8. For he that soweth to his flesh. Having stated the general sentiment, he now divides it into parts. To sow to the flesh, is to look forward to the wants of the present life, without any regard to a future life. They who do this will gather fruit corresponding to the seed which they have sown, — will heap up that which shall miserably perish. To sow in the flesh, (seminare in carne,) is supposed by some to mean indulgence in the lusts of the flesh, and corruption to mean destruction; but the former exposition agrees better with the context. In departing from the old translation and from Erasmus, I have not acted rashly. The Greek words, ὁ σπείρων εἰς τὴν σάρκα ἑαυτοῦ, literally signify, he that soweth into his flesh. And what else does this mean, but to be so entirely devoted to the flesh, as to direct all our thoughts to its interests or convenience?

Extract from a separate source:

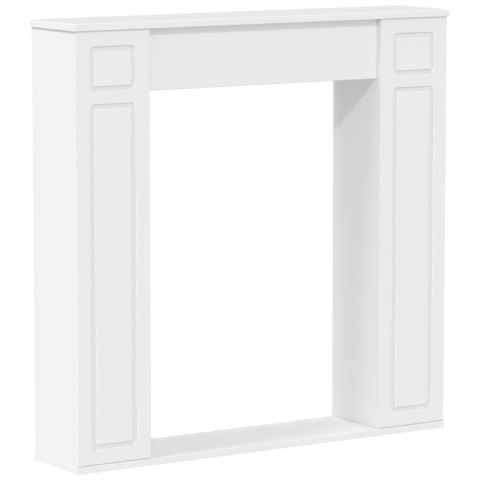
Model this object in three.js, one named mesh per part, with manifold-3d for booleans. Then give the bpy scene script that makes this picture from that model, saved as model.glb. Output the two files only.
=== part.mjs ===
// Fireplace mantelpiece: a white lacquered surround of plain boards that stands against a wall.
// Two hollow pilasters, open at the back, carry a shelf and stand on one bottom board, with a
// frieze panel set back between their heads. Their fronts have two routed groove frames each.
// Millimetres. X runs along the width, Y from the front to the wall, and Z up. The origin is on
// the floor, under the middle of the whole.
import * as THREE from "three";
import { mergeVertices } from "three/addons/utils/BufferGeometryUtils.js";
import Module from "manifold-3d";

const wasm = await Module();
wasm.setup();

// Overall sizes, without the overhangs of the shelf and the bottom board
const HEIGHT = 1000;
const CARCASS_WIDTH = 1006;
const CARCASS_DEPTH = 195;

// Boards
const SHELF_THICKNESS = 16;
const BOTTOM_THICKNESS = 16;
const FRONT_THICKNESS = 16;
const SIDE_THICKNESS = 16;
const FRIEZE_THICKNESS = 16;
const SHELF_OVERHANG = 5;
const BOTTOM_OVERHANG = 2;
const PILASTER_WIDTH = 189;
const FRIEZE_HEIGHT = 140;
const JOINT_GAP = 0.3;

// Eased arrises. The fronts' lower one is the widest. Upright corners and the undersides of the
// overhanging boards are only broken.
const SHELF_ARRIS = 2;
const BOTTOM_ARRIS = 1.5;
const FRONT_ARRIS = 1.5;
const FOOT_ARRIS = 3;
const FRIEZE_ARRIS = 1.5;
const BROKEN_ARRIS = 0.5;

// Routed groove frames in the pilaster fronts, measured over the grooves' rounded lips
const GROOVE_WIDTH = 14;
const GROOVE_DEPTH = 3.5;
const GROOVE_LIP_RADIUS = 2;
const GROOVE_FLOOR_RADIUS = 1.2;
const GROOVE_INNER_RADIUS = 0.5;
const GROOVE_SIDE_MARGIN = 35;
const GROOVE_TOP_MARGIN = 34;
const GROOVE_BOTTOM_MARGIN = 33;
const UPPER_FRAME_HEIGHT = 101.5;
const FRAME_SPACING = 25.5;

// How finely round stretches are cut into flats
const ARRIS_STEPS = 4;
const LIP_STEPS = 4;
const FLOOR_STEPS = 3;
const CORNER_STEPS = 6;
const QUARTER = Math.PI / 2;

// Faces that the boards share
const BACK_Y = (CARCASS_DEPTH + Math.max(SHELF_OVERHANG, BOTTOM_OVERHANG)) / 2;
const FRONT_Y = BACK_Y - CARCASS_DEPTH;
const SHELF_UNDERSIDE = HEIGHT - SHELF_THICKNESS;
const CARCASS_TOP = SHELF_UNDERSIDE - JOINT_GAP;
const CARCASS_BOTTOM = BOTTOM_THICKNESS + JOINT_GAP;
const SIDE_FRONT_Y = FRONT_Y + FRONT_THICKNESS + JOINT_GAP;
const OUTER_X = CARCASS_WIDTH / 2;
const INNER_X = OUTER_X - PILASTER_WIDTH;

const lacquer = { color: 0xf1f1f0, roughness: 0.42, metalness: 0 };

// A geometry's closed surface as a solid
function solidOf(geometry) {
  const bare = new THREE.BufferGeometry();
  bare.setAttribute("position", geometry.getAttribute("position"));
  bare.setIndex(geometry.getIndex());
  const merged = mergeVertices(bare);
  return new wasm.Manifold(
    new wasm.Mesh({
      numProp: 3,
      vertProperties: merged.getAttribute("position").array,
      triVerts: new Uint32Array(merged.getIndex().array),
    }),
  );
}

// A solid as a geometry with flat-shaded faces
function geometryOf(solid) {
  const mesh = solid.getMesh();
  const geometry = new THREE.BufferGeometry();
  geometry.setAttribute("position", new THREE.BufferAttribute(mesh.vertProperties, 3));
  geometry.setIndex(new THREE.BufferAttribute(mesh.triVerts, 1));
  const faceted = geometry.toNonIndexed();
  faceted.computeVertexNormals();
  return faceted;
}

// A rectangle about the origin, with a radius at each corner: low left, low right, high right
// and high left. No radius passes half of the rectangle's shorter side.
function rectangle(width, height, radii) {
  const shape = new THREE.Shape();
  const corners = [[-1, -1], [1, -1], [1, 1], [-1, 1]];
  corners.forEach(([sideX, sideY], corner) => {
    const radius = Math.min(radii[corner], width / 2, height / 2);
    const x = sideX * (width / 2 - radius);
    const y = sideY * (height / 2 - radius);
    const start = (corner + 2) * QUARTER;
    if (radius > 0) shape.absarc(x, y, radius, start, start + QUARTER, false);
    else if (corner === 0) shape.moveTo(x, y);
    else shape.lineTo(x, y);
  });
  shape.closePath();
  return shape;
}

// A shape carried straight through a length, with the middle of the length at the origin.
// The three directions say where the shape's x, its y and the length run.
function carried(shape, length, directions) {
  const options = { depth: length, bevelEnabled: false, curveSegments: ARRIS_STEPS };
  const geometry = new THREE.ExtrudeGeometry(shape, options);
  geometry.translate(0, 0, -length / 2);
  geometry.applyMatrix4(new THREE.Matrix4().makeBasis(...directions));
  return solidOf(geometry);
}

const X = new THREE.Vector3(1, 0, 0);
const Y = new THREE.Vector3(0, 1, 0);
const Z = new THREE.Vector3(0, 0, 1);

// A board about the origin, with the arris radius of its corners in plan, seen from above, and
// in its section, seen along the width
function board({ width, depth, height }, plan, section) {
  const fromAbove = carried(rectangle(width, depth, plan), height, [X, Y, Z]);
  const fromSide = carried(rectangle(depth, height, section), width, [Y, Z, X]);
  return fromAbove.intersect(fromSide);
}

// The shelf and the bottom board are eased round their top, along the front and both ends, and
// square at the back.
function overhangingBoard({ width, depth, height }, arris) {
  const plan = [BROKEN_ARRIS, BROKEN_ARRIS, 0, 0];
  const square = board({ width, depth, height }, plan, [BROKEN_ARRIS, 0, 0, arris]);
  const ends = rectangle(width, height, [BROKEN_ARRIS, BROKEN_ARRIS, arris, arris]);
  return square.intersect(carried(ends, depth, [X, Z, Y.clone().negate()]));
}

// The section of a groove as [outwards from its middle, into the board] points: open above the
// face, with a rounded lip, an upright wall and a cove at the foot of it on each side
function grooveSection() {
  const half = GROOVE_WIDTH / 2;
  const lip = Math.min(GROOVE_LIP_RADIUS, GROOVE_DEPTH, half);
  const wall = half - lip;
  const cove = Math.min(GROOVE_FLOOR_RADIUS, GROOVE_DEPTH - lip, wall);
  const points = [[half, -GROOVE_DEPTH]];
  for (let step = 0; step <= LIP_STEPS; step += 1) {
    const angle = (step / LIP_STEPS) * QUARTER;
    points.push([half - lip * Math.sin(angle), lip * (1 - Math.cos(angle))]);
  }
  for (let step = 0; step <= FLOOR_STEPS; step += 1) {
    const angle = (step / FLOOR_STEPS) * QUARTER;
    const outwards = wall - cove + cove * Math.cos(angle);
    points.push([outwards, GROOVE_DEPTH - cove + cove * Math.sin(angle)]);
  }
  const mirrored = points.map(([outwards, into]) => [-outwards, into]);
  return points.concat(mirrored.reverse());
}

// The cutter for one groove frame: the section carried round a rectangle whose corners are arcs.
// Width and height are measured over the groove's lips, and the face cut into is at y = 0.
function grooveFrame(width, height) {
  const section = grooveSection();
  const middleRadius = GROOVE_INNER_RADIUS + GROOVE_WIDTH / 2;
  const outerRadius = GROOVE_INNER_RADIUS + GROOVE_WIDTH;
  const positions = [];
  const corners = [[1, 1], [-1, 1], [-1, -1], [1, -1]];
  corners.forEach(([sideX, sideZ], corner) => {
    const centreX = sideX * (width / 2 - outerRadius);
    const centreZ = sideZ * (height / 2 - outerRadius);
    for (let step = 0; step <= CORNER_STEPS; step += 1) {
      const angle = (corner + step / CORNER_STEPS) * QUARTER;
      for (const [outwards, into] of section) {
        const x = centreX + (middleRadius + outwards) * Math.cos(angle);
        const z = centreZ + (middleRadius + outwards) * Math.sin(angle);
        positions.push(x, into, z);
      }
    }
  });
  const across = section.length;
  const stations = corners.length * (CORNER_STEPS + 1);
  const index = [];
  for (let station = 0; station < stations; station += 1) {
    for (let place = 0; place < across; place += 1) {
      const next = (place + 1) % across;
      const here = station * across;
      const there = ((station + 1) % stations) * across;
      index.push(here + place, here + next, there + place);
      index.push(here + next, there + next, there + place);
    }
  }
  const geometry = new THREE.BufferGeometry();
  geometry.setAttribute("position", new THREE.Float32BufferAttribute(positions, 3));
  geometry.setIndex(index);
  return solidOf(geometry);
}

// A pilaster's front: the arrises round its face are eased, and two groove frames are cut into it.
function pilasterFront(width, height) {
  const size = { width, depth: FRONT_THICKNESS, height };
  const plan = [BROKEN_ARRIS, BROKEN_ARRIS, 0, 0];
  const plain = board(size, plan, [FOOT_ARRIS, 0, 0, FRONT_ARRIS]);
  const frameWidth = width - 2 * GROOVE_SIDE_MARGIN;
  const upperTop = height / 2 + JOINT_GAP - GROOVE_TOP_MARGIN;
  const upperBottom = upperTop - UPPER_FRAME_HEIGHT;
  const lowerTop = upperBottom - FRAME_SPACING;
  const lowerBottom = -height / 2 - JOINT_GAP + GROOVE_BOTTOM_MARGIN;
  const frames = [[upperBottom, upperTop], [lowerBottom, lowerTop]];
  return frames.reduce((cut, [bottom, top]) => {
    const frame = grooveFrame(frameWidth, top - bottom);
    return cut.subtract(frame.translate([0, -FRONT_THICKNESS / 2, (bottom + top) / 2]));
  }, plain);
}

const mantelpiece = new THREE.Group();

// Adds one board, whose solid is about its own middle, with that middle at a place
function add(name, solid, x, y, z) {
  const mesh = new THREE.Mesh(geometryOf(solid), new THREE.MeshStandardMaterial(lacquer));
  mesh.name = name;
  mesh.position.set(x, y, z);
  mantelpiece.add(mesh);
}

// The shelf on top and the board under the feet run the whole width.
function addOverhangingBoard(name, thickness, overhang, arris, underside) {
  const depth = CARCASS_DEPTH + overhang;
  const size = { width: CARCASS_WIDTH + 2 * overhang, depth, height: thickness };
  add(name, overhangingBoard(size, arris), 0, BACK_Y - depth / 2, underside + thickness / 2);
}

addOverhangingBoard("top_shelf", SHELF_THICKNESS, SHELF_OVERHANG, SHELF_ARRIS, SHELF_UNDERSIDE);
addOverhangingBoard("bottom_board", BOTTOM_THICKNESS, BOTTOM_OVERHANG, BOTTOM_ARRIS, 0);

// Each pilaster is a front laid over the front edges of two side panels. Its back is open.
const carcassHeight = CARCASS_TOP - CARCASS_BOTTOM;
const carcassMiddleZ = (CARCASS_TOP + CARCASS_BOTTOM) / 2;
const front = pilasterFront(PILASTER_WIDTH, carcassHeight);
const sideDepth = BACK_Y - SIDE_FRONT_Y;
const sideSize = { width: SIDE_THICKNESS, depth: sideDepth, height: carcassHeight };
const side = board(sideSize, [0, 0, 0, 0], [0, 0, 0, 0]);
for (const [hand, towards] of [["left", -1], ["right", 1]]) {
  const frontX = towards * (OUTER_X - PILASTER_WIDTH / 2);
  const outerX = towards * (OUTER_X - SIDE_THICKNESS / 2);
  const innerX = towards * (INNER_X + SIDE_THICKNESS / 2);
  const sideY = BACK_Y - sideDepth / 2;
  add(hand + "_pilaster_front", front, frontX, FRONT_Y + FRONT_THICKNESS / 2, carcassMiddleZ);
  add(hand + "_outer_side", side, outerX, sideY, carcassMiddleZ);
  add(hand + "_inner_side", side, innerX, sideY, carcassMiddleZ);
}

// The frieze fits between the inner side panels, with its face in line with their front edges.
const friezeSize = {
  width: 2 * (INNER_X - JOINT_GAP),
  depth: FRIEZE_THICKNESS,
  height: FRIEZE_HEIGHT - JOINT_GAP,
};
const frieze = board(friezeSize, [0, 0, 0, 0], [FRIEZE_ARRIS, 0, 0, 0]);
const friezeY = SIDE_FRONT_Y + FRIEZE_THICKNESS / 2;
add("frieze_panel", frieze, 0, friezeY, CARCASS_TOP - friezeSize.height / 2);

export default mantelpiece;
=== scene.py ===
import math

import bpy
from mathutils import Euler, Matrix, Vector


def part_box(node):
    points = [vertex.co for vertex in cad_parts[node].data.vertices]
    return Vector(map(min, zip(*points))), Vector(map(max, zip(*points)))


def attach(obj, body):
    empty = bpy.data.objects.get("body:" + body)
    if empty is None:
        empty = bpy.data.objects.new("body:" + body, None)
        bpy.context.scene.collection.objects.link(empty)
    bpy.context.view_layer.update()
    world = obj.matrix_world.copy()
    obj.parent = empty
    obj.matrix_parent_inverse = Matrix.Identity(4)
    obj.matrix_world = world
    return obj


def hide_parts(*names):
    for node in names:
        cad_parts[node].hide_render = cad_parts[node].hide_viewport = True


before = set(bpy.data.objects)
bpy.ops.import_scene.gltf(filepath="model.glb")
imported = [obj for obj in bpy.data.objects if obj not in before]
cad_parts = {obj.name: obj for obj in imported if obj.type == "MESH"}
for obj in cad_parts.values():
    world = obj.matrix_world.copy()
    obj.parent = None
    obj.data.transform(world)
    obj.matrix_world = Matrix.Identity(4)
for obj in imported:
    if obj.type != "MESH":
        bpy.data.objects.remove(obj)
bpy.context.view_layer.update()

# The bottom board: one length of dense fibreboard, flat on the floor under both pilasters and
# across the opening. Its front and ends are sanded round before the white satin lacquer goes
# on. Its back edge, which meets the wall, is only broken with paper.
BOTTOM_ARRIS = 0.0015
BROKEN_ARRIS = 0.0005
PAPERED_ARRIS = 0.0002
ARRIS_FACETS = 5
WIDE_FACE_WEIGHT = 100
SAME_PLACE = 0.000001
LACQUER_WHITE = Vector((0.80, 0.80, 0.80))
LACQUER_SHADE = Vector((0.79, 0.79, 0.79))
LACQUER_IOR = 1.48

# Scale and detail of the lacquer's faint clouds, of its rubbed patches and of its orange peel
CLOUD_NOISE = (3.5, 3.0)
RUB_NOISE = (40.0, 4.0)
PEEL_NOISE = (420.0, 1.5)
RUB_RANGE = 0.05
PEEL_STRENGTH = 0.6

scene = bpy.context.scene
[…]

But he that soweth to the spirit. By the spirit I understand the spiritual life, to which they are said to sow whose views are directed more to heaven than to earth, and whose life is regulated by the desire of reaching the kingdom of God. From their spiritual employments they will reap in heaven incorruptible fruit. Those employments are denominated spiritual on account of their end, though in some respects they are external and relate to the body, as in the very case now under consideration of supporting pastors. If the Papists shall endeavor, in their usual manner, to build upon these words the righteousness of works, we have already shewn how easily their absurdities may be exposed. Though eternal life is a reward, it does not follow either that we are justified by works, or that works are meritorious of salvation. The undeserved kindness of God appears in the very act of honoring the works which his grace has enabled us to perform, by promising to them a reward to which they are not entitled.

Is a more complete solution of the question demanded?

1. We have no good works which God rewards but those which we derive from his grace.

2. The good works which we perform by the guidance and direction of the Holy Spirit, are the fruits of that adoption which is an act of free grace.

3. They are not only unworthy of the smallest and most inconsiderable reward, but deserve to be wholly condemned, because they are always stained by many blemishes; and what have pollutions to do with the presence of God?

4. Though a reward had been a thousand times promised to works, yet it is not due but by fulfilling the condition of obeying the law perfectly; and how widely distant are we all from that perfection!

Let Papists now go and attempt to force their way into heaven by the merit of works. We cheerfully concur with Paul and with the whole Bible in acknowledging, that we are unable to do anything but by the free grace of God, and yet that the benefits resulting from our works receive the name of a reward.